Nigerian Startup Uses Blockchain to End Land Fraud

By 2021, the founders realized waiting for government integration would kill their company. They found a faster solution: working directly with private real estate developers.

Developers already maintain their own mini-registries when they subdivide large land parcels into individual plots. Sytemap digitizes these private records and connects them into a single mapped system backed by satellite imagery.

The Ripple Effect

Sytemap's map directory shows buyers exactly what they're purchasing using satellite-backed coordinates. Each estate is mapped, every plot geo-referenced, and all allocations recorded against specific locations visible on screen.

"You are not going to buy audio land," Ikpoku said. "What you are buying is what you are seeing on the map."

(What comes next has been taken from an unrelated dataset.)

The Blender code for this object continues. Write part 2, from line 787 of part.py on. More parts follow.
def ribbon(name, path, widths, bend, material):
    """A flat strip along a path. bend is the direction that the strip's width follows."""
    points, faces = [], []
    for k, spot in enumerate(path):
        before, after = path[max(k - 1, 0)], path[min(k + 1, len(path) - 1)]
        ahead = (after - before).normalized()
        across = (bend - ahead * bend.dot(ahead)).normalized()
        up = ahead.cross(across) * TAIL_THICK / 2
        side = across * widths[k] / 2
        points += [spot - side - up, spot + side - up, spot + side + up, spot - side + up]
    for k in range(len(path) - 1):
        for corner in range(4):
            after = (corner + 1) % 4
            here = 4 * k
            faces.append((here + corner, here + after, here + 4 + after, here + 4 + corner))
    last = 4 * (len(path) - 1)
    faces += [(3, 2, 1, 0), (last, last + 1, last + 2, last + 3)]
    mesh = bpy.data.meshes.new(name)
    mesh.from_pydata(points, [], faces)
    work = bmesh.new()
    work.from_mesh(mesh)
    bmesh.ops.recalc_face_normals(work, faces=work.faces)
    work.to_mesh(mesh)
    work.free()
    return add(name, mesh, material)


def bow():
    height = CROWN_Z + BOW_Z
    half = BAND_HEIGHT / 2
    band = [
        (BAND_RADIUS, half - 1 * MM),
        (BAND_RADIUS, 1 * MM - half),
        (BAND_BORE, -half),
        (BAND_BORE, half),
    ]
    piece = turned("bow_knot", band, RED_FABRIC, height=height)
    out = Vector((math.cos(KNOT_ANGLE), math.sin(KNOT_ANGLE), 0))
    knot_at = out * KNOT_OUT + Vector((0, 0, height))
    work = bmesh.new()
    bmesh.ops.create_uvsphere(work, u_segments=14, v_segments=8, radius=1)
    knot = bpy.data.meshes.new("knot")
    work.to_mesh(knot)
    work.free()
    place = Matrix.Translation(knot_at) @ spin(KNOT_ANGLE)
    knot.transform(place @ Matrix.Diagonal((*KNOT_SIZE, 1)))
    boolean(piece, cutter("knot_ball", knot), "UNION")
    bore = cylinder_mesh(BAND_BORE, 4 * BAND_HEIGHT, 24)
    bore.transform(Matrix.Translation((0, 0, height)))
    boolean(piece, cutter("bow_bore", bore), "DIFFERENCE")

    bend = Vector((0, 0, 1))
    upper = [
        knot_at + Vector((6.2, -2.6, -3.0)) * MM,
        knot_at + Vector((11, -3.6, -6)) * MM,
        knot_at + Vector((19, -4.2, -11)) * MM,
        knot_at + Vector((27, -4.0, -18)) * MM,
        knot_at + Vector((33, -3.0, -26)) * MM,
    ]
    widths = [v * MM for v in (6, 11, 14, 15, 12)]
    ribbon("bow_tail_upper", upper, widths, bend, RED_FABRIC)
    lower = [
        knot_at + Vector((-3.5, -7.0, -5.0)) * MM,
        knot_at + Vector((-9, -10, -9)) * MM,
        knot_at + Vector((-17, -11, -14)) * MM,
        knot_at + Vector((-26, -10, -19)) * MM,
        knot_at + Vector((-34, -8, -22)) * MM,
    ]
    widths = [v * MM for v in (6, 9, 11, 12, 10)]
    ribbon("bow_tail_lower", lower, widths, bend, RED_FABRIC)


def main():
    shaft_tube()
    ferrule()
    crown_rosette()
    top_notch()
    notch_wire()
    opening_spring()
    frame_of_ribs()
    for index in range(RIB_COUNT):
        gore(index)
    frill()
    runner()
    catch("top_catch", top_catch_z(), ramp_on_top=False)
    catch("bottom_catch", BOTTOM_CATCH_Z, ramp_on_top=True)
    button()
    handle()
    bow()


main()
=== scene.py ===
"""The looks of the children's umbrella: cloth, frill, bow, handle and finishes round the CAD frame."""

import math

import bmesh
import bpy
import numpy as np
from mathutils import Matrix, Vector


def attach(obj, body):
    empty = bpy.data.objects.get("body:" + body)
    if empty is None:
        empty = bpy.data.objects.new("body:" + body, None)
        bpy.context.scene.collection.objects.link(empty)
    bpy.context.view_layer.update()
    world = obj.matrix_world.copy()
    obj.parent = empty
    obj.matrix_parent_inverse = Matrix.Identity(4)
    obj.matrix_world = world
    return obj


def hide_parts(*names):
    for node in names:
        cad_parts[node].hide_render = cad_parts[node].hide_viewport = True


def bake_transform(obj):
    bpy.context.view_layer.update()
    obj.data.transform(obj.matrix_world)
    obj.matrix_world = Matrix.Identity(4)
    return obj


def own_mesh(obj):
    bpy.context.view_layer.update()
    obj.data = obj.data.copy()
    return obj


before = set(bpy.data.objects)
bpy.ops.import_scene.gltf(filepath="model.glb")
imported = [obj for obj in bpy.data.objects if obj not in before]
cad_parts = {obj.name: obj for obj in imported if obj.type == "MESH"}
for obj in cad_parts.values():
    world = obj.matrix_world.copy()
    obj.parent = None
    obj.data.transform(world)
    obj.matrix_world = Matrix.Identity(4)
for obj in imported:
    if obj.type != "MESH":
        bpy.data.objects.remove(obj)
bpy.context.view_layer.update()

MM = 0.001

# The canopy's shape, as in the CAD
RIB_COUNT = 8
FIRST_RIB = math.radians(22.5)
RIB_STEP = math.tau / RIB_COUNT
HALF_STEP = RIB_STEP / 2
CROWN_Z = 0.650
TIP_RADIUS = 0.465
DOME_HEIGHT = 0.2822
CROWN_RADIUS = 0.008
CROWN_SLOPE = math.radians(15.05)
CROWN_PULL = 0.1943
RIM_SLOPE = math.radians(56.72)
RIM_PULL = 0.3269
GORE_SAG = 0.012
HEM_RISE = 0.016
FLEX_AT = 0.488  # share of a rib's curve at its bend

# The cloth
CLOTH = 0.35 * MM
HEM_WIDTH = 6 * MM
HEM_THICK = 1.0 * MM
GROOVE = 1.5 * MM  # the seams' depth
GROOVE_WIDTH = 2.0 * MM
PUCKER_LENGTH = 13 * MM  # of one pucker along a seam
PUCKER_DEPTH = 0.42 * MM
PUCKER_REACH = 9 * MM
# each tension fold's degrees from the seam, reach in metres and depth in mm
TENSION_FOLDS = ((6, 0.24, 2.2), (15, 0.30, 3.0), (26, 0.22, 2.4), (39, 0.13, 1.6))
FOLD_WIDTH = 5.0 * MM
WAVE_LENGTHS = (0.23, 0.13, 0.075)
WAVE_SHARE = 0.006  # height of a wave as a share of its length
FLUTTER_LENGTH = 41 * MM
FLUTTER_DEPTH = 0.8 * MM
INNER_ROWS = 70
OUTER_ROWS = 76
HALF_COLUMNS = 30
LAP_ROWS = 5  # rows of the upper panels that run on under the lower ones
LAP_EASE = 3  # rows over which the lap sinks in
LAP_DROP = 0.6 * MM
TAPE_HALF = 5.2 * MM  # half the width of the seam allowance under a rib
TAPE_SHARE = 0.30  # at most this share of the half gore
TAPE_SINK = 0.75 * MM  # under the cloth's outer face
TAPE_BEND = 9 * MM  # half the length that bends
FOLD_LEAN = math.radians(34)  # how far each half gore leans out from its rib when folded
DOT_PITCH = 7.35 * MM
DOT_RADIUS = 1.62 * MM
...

The company verifies that developers actually own the properties they're selling and confirms the land exists before adding it to their platform. Using Google Maps as a foundation, they layer additional mapping features to create detailed property records.

The shift from government partnership to private-sector solution means Sytemap can scale faster. Instead of waiting for bureaucratic approval, they're building trust one verified estate at a time.

For Nigerian homebuyers who've watched friends and family lose life savings to fraudulent land deals, Sytemap offers something previously unavailable: certainty. The blockchain creates permanent, tamper-proof records that multiple buyers can't be issued rights to the same plot.

What started as one man's financial loss is becoming infrastructure that protects thousands of families from experiencing the same heartbreak.